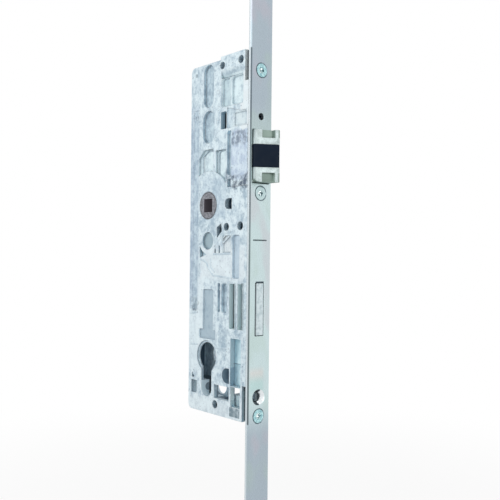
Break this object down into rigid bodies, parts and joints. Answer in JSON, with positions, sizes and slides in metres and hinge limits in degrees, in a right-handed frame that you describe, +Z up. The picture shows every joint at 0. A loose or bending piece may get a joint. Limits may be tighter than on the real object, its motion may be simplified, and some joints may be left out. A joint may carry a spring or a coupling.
{
  "type": "mortice door lock",
  "caption": "Mortice door lock with a long narrow faceplate, a sprung latch bolt, a deadbolt driven by a rack and pinion, and couplings for further locking points.",
  "frame": {"origin": "on the front of the faceplate, at the middle of its width and the height of the spindle", "axes": "+X out of the door's edge along the bolts, +Y across the lock's thickness away from the case's open side, +Z up along the faceplate"},
  "size_m": [0.067, 0.016, 0.355],
  "materials": {
    "case_zinc": "cast zinc, satin",
    "plated_steel": "bright zinc plated",
    "screw_steel": "clear zinc plated",
    "latch_metal": "nickel plated casting",
    "black_plastic": "moulded, matt",
    "hub_steel": "sintered steel",
    "inner_steel": "rolled steel, oiled",
    "bolt_steel": "ground and plated",
    "spring_wire": "drawn wire"
  },
  "bodies": {
    "root": {"lock_case": "case_zinc", "case_cover": "case_zinc", "faceplate": "plated_steel", "faceplate_screws": "screw_steel", "case_screws": "screw_steel", "guard_plate": "inner_steel", "gear_pin": "inner_steel", "detent_spring": "spring_wire", "follower_spring": "spring_wire", "latch_spring": "spring_wire"},
    "follower": {"follower": "hub_steel"},
    "latch": {"latch_bolt": "latch_metal", "latch_insert": "black_plastic", "latch_shank": "inner_steel", "latch_cross_pin": "inner_steel", "latch_guide_pin": "inner_steel"},
    "yoke": {"return_yoke": "inner_steel"},
    "drive": {"drive_slide": "inner_steel", "upper_coupling": "inner_steel", "lower_coupling": "inner_steel", "coupling_rivets": "inner_steel"},
    "gear": {"key_gear": "hub_steel"},
    "bolt": {"deadbolt": "bolt_steel", "deadbolt_pin": "inner_steel"}
  },
  "joints": [
    {"name": "latch_slide", "type": "slide", "parent": "root", "child": "latch", "axis": [-1, 0, 0], "range_m": [0, 0.009], "stiffness_N_per_m": 300, "springref_m": -0.02, "deforming": ["latch_spring"]},
    {"name": "follower_turn", "type": "hinge", "parent": "root", "child": "follower", "pos_m": [-0.04, 0, 0], "axis": [0, -1, 0], "range_deg": [0, 38.2]},
    {"name": "yoke_lift", "type": "slide", "parent": "root", "child": "yoke", "axis": [0, 0, 1], "range_m": [0, 0.0066], "deforming": ["follower_spring"]},
    {"name": "drive_travel", "type": "slide", "parent": "root", "child": "drive", "axis": [0, 0, 1], "range_m": [0, 0.0175]},
    {"name": "gear_turn", "type": "hinge", "parent": "root", "child": "gear", "pos_m": [-0.01675, 0, -0.087], "axis": [0, -1, 0], "range_deg": [0, 116]},
    {"name": "deadbolt_throw", "type": "slide", "parent": "root", "child": "bolt", "axis": [1, 0, 0], "range_m": [0, 0.0201]}
  ],
  "couplings": [
    {"joint": "follower_turn", "follows": "latch_slide", "rad_per_m": 73.692},
    {"joint": "yoke_lift", "follows": "latch_slide", "ratio": 0.70901},
    {"joint": "gear_turn", "follows": "drive_travel", "rad_per_m": 114.29},
    {"joint": "deadbolt_throw", "follows": "drive_travel", "ratio": 1.1429}
  ]
}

__________

Return the material in full, exactly as shown.

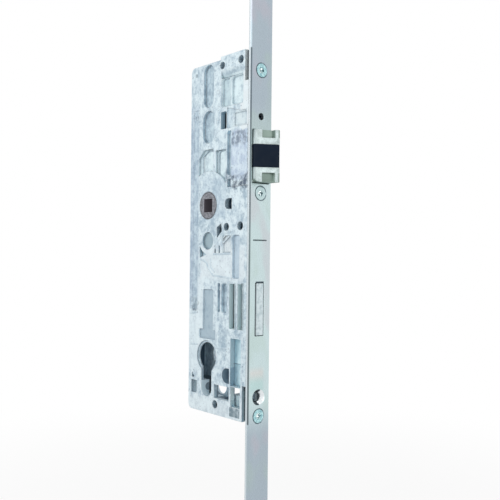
Break this object down into rigid bodies, parts and joints. Answer in JSON, with positions, sizes and slides in metres and hinge limits in degrees, in a right-handed frame that you describe, +Z up. The picture shows every joint at 0. A loose or bending piece may get a joint. Limits may be tighter than on the real object, its motion may be simplified, and some joints may be left out. A joint may carry a spring or a coupling.
{
  "type": "mortice door lock",
  "caption": "Mortice door lock with a long narrow faceplate, a sprung latch bolt, a deadbolt driven by a rack and pinion, and couplings for further locking points.",
  "frame": {"origin": "on the front of the faceplate, at the middle of its width and the height of the spindle", "axes": "+X out of the door's edge along the bolts, +Y across the lock's thickness away from the case's open side, +Z up along the faceplate"},
  "size_m": [0.067, 0.016, 0.355],
  "materials": {
    "case_zinc": "cast zinc, satin",
    "plated_steel": "bright zinc plated",
    "screw_steel": "clear zinc plated",
    "latch_metal": "nickel plated casting",
    "black_plastic": "moulded, matt",
    "hub_steel": "sintered steel",
    "inner_steel": "rolled steel, oiled",
    "bolt_steel": "ground and plated",
    "spring_wire": "drawn wire"
  },
  "bodies": {
    "root": {"lock_case": "case_zinc", "case_cover": "case_zinc", "faceplate": "plated_steel", "faceplate_screws": "screw_steel", "case_screws": "screw_steel", "guard_plate": "inner_steel", "gear_pin": "inner_steel", "detent_spring": "spring_wire", "follower_spring": "spring_wire", "latch_spring": "spring_wire"},
    "follower": {"follower": "hub_steel"},
    "latch": {"latch_bolt": "latch_metal", "latch_insert": "black_plastic", "latch_shank": "inner_steel", "latch_cross_pin": "inner_steel", "latch_guide_pin": "inner_steel"},
    "yoke": {"return_yoke": "inner_steel"},
    "drive": {"drive_slide": "inner_steel", "upper_coupling": "inner_steel", "lower_coupling": "inner_steel", "coupling_rivets": "inner_steel"},
    "gear": {"key_gear": "hub_steel"},
    "bolt": {"deadbolt": "bolt_steel", "deadbolt_pin": "inner_steel"}
  },
  "joints": [
    {"name": "latch_slide", "type": "slide", "parent": "root", "child": "latch", "axis": [-1, 0, 0], "range_m": [0, 0.009], "stiffness_N_per_m": 300, "springref_m": -0.02, "deforming": ["latch_spring"]},
    {"name": "follower_turn", "type": "hinge", "parent": "root", "child": "follower", "pos_m": [-0.04, 0, 0], "axis": [0, -1, 0], "range_deg": [0, 38.2]},
    {"name": "yoke_lift", "type": "slide", "parent": "root", "child": "yoke", "axis": [0, 0, 1], "range_m": [0, 0.0066], "deforming": ["follower_spring"]},
    {"name": "drive_travel", "type": "slide", "parent": "root", "child": "drive", "axis": [0, 0, 1], "range_m": [0, 0.0175]},
    {"name": "gear_turn", "type": "hinge", "parent": "root", "child": "gear", "pos_m": [-0.01675, 0, -0.087], "axis": [0, -1, 0], "range_deg": [0, 116]},
    {"name": "deadbolt_throw", "type": "slide", "parent": "root", "child": "bolt", "axis": [1, 0, 0], "range_m": [0, 0.0201]}
  ],
  "couplings": [
    {"joint": "follower_turn", "follows": "latch_slide", "rad_per_m": 73.692},
    {"joint": "yoke_lift", "follows": "latch_slide", "ratio": 0.70901},
    {"joint": "gear_turn", "follows": "drive_travel", "rad_per_m": 114.29},
    {"joint": "deadbolt_throw", "follows": "drive_travel", "ratio": 1.1429}
  ]
}